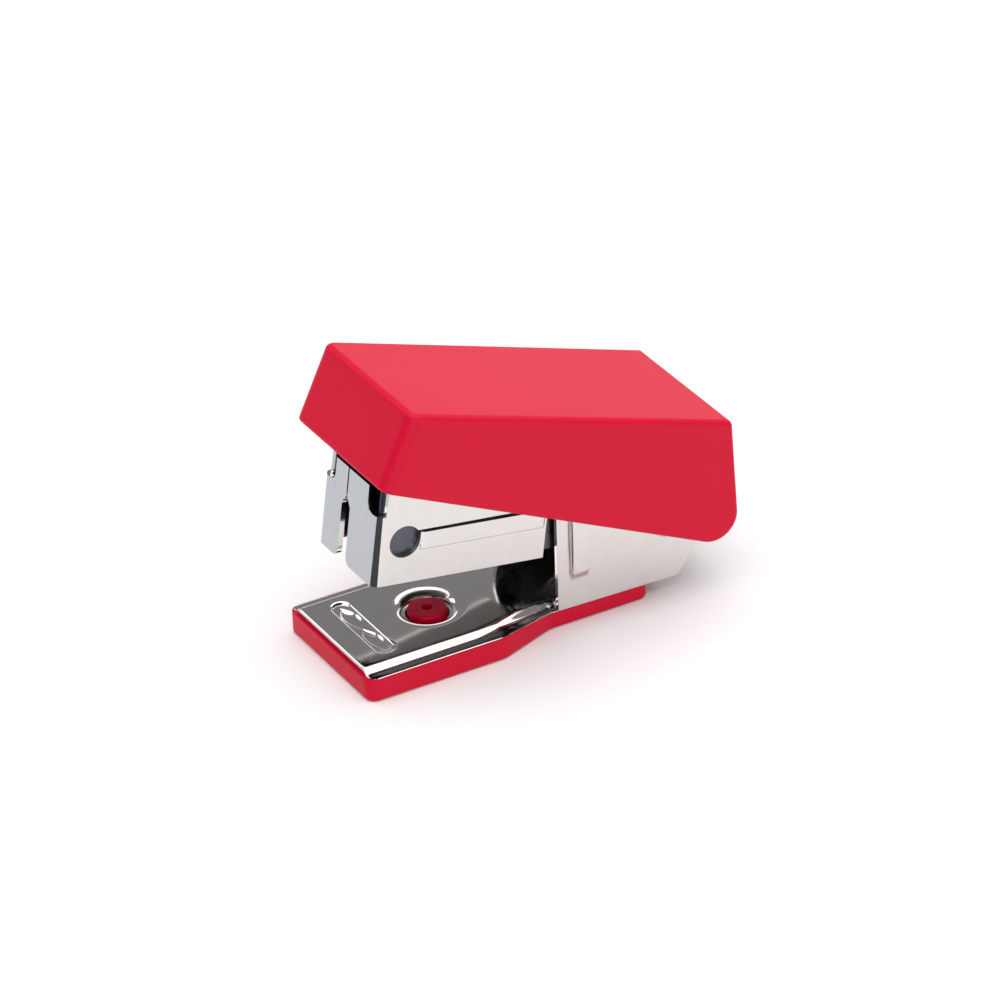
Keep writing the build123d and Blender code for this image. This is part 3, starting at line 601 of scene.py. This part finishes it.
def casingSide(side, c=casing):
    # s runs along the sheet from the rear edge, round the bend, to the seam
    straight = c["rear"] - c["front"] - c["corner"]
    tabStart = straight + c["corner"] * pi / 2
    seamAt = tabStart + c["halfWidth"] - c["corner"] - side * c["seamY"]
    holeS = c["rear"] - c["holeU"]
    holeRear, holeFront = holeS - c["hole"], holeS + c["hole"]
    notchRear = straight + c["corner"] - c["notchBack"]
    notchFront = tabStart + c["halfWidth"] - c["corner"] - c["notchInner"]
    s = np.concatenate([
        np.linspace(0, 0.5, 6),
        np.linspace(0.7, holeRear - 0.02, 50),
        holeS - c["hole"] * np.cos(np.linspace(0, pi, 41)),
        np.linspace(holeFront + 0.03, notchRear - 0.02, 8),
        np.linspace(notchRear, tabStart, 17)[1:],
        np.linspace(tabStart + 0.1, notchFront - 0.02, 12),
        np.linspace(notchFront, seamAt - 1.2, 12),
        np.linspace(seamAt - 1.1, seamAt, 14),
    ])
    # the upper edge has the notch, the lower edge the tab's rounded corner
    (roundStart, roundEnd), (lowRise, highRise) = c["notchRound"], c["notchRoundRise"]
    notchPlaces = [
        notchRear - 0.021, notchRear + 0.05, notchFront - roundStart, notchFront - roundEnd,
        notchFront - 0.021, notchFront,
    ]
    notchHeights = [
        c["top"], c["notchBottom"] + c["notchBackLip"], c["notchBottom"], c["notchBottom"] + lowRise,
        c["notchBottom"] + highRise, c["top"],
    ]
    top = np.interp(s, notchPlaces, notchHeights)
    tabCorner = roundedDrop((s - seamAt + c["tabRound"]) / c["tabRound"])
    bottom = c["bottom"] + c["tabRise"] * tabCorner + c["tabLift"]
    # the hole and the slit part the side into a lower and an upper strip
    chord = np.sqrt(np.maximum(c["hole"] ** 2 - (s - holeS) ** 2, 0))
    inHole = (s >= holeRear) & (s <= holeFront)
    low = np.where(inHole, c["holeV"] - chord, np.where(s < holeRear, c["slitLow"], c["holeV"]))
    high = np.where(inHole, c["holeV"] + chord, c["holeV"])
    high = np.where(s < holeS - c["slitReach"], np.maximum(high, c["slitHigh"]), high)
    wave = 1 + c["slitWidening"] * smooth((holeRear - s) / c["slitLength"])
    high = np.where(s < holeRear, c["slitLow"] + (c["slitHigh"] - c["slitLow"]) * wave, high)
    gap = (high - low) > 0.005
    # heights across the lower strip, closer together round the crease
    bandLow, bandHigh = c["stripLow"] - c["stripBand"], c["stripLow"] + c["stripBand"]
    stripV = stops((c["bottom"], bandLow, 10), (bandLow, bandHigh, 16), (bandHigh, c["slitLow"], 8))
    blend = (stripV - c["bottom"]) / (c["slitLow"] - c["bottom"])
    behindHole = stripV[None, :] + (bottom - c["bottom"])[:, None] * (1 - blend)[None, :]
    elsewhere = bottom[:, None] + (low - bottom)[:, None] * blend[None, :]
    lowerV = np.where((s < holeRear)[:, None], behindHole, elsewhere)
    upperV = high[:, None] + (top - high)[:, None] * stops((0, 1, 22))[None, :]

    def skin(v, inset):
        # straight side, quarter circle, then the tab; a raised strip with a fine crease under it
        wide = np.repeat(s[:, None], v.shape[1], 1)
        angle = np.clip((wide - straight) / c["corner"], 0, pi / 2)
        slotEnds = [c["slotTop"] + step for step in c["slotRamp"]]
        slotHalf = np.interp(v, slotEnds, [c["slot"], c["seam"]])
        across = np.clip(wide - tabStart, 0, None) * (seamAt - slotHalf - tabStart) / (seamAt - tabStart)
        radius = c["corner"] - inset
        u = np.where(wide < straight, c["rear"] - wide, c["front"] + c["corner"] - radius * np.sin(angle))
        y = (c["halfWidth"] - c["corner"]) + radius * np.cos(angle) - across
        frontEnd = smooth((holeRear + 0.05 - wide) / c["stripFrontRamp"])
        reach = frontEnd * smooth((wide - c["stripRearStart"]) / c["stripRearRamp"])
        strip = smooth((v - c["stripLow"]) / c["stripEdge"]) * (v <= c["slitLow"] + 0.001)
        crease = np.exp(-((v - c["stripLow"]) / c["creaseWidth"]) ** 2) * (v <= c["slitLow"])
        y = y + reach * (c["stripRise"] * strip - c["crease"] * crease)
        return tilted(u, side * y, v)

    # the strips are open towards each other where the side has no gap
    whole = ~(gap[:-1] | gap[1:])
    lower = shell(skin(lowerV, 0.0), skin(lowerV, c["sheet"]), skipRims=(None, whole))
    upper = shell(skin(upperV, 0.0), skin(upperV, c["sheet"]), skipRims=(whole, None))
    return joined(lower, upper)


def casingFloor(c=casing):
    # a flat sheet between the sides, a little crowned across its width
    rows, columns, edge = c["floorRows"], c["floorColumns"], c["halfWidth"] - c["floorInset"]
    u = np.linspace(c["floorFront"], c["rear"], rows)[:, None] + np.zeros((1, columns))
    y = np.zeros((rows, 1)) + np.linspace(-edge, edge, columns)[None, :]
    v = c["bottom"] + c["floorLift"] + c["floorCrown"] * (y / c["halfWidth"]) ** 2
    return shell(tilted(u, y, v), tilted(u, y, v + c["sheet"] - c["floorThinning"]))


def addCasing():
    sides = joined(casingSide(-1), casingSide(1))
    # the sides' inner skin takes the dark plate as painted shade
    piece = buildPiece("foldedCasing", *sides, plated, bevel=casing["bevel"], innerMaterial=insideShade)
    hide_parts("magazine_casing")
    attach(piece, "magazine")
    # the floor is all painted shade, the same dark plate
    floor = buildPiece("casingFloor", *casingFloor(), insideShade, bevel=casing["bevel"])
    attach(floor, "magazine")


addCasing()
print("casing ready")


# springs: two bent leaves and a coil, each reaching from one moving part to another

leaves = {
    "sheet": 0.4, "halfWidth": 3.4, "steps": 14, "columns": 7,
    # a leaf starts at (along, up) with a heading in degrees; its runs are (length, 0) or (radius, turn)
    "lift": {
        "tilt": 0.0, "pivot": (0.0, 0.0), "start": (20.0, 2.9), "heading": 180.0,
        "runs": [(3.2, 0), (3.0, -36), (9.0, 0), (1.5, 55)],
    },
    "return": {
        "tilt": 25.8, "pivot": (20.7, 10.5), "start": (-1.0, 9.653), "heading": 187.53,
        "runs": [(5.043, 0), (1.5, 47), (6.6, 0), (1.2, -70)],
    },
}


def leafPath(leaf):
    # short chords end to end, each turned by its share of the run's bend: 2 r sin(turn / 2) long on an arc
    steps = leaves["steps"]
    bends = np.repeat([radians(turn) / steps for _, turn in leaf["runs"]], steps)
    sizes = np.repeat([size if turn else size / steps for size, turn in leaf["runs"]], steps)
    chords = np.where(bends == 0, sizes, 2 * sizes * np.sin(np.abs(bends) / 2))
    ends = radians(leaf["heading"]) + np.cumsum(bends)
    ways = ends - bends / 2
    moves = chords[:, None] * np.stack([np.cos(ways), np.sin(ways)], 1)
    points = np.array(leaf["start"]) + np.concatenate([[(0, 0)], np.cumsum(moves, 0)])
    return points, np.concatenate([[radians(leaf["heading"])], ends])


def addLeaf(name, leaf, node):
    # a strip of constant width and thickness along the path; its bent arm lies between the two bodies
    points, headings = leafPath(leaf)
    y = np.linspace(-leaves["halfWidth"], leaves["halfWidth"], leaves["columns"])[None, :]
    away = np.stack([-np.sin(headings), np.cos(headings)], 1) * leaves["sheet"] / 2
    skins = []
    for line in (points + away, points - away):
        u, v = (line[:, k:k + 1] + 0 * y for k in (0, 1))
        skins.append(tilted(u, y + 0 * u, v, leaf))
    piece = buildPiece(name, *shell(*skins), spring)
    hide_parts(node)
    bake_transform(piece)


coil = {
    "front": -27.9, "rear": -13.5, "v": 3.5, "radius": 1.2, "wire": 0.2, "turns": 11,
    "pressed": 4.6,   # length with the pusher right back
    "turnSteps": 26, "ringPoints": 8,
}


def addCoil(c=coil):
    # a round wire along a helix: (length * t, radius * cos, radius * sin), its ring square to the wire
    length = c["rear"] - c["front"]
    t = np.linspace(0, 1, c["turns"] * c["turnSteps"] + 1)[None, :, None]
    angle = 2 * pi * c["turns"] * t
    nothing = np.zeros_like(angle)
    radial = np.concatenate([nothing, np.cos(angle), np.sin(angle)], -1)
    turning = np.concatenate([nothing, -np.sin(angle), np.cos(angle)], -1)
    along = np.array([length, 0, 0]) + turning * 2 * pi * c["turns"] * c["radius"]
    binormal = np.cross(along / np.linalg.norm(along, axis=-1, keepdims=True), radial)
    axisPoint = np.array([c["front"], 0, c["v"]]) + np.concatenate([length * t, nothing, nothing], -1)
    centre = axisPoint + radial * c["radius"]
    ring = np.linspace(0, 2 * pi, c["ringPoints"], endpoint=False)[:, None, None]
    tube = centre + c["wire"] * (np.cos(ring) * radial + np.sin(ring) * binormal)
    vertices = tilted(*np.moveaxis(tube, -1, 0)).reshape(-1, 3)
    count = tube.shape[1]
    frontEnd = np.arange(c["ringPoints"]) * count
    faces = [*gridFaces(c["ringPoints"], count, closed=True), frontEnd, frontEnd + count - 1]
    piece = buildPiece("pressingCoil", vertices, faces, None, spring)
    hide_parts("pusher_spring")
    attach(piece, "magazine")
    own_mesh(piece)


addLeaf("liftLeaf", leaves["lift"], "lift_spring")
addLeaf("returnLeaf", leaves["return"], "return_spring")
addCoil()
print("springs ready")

> **EXERCISE INSTRUCTIONS**
Each line that has the word "node" should be copied.

> **RESPONSE TO THIS TASK**
def addLeaf(name, leaf, node):
    hide_parts(node)